An incumbent MSO that fails to make the required "remove, sell or abandon" election within ninety days after receiving notice of the MDU owner's invocation of the FCC's inside wiring rules has thereby abandoned the home run wiring to the MDU owner.

In 2003, a Rhode Island Superior Court issued an important decision dealing with a variety of issues relating to cable inside wiring in MDU buildings. See Coxcom v. Picerne Real Estate Group, 2003 WL 22048781 (R.I. Super 2003). One important issue addressed by the Court was the effect of the incumbent MSO's failure to make the FCC-mandated "remove, sell or abandon" election within ninety days after receiving the MDU owner's initial notice under the FCC's inside wiring rules.

In the Rhode Island case, the MSO responded to the MDU owner's initial notice by insisting that various right-of-entry agreements blocked application of the FCC rules in the first instance. Because Cox did not make the required election (to sell, abandon or remove) before the deadline, the Court held that by failing to cooperate, Cox had abandoned the wiring to the MDU owner, thus losing its option of selling or removing the wiring.
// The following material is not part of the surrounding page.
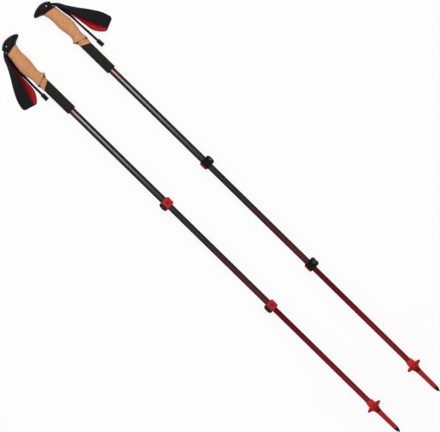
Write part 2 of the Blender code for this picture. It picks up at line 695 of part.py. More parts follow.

This means that an incumbent MSO takes a big risk if it chooses to dispute the applicability of the FCC's rules after receiving the MDU owner's initial notice. Specifically, such a dispute does not stop the clock on the FCC's deadlines from ticking, and if the MSO has not made the required election within the ninety-day period, it will have lost the option of removing or selling the wiring pursuant to the rules.

While the five points described above, having been endorsed by state or federal courts, may be viewed as established law, we do not imply that the points are uncontroversial or above challenge.

The reader should bear in mind the fact that mandatory access statutes and ROE agreements differ in specific cases, and reliance on the five points outlined above is no substitute for consulting legal counsel when appropriate.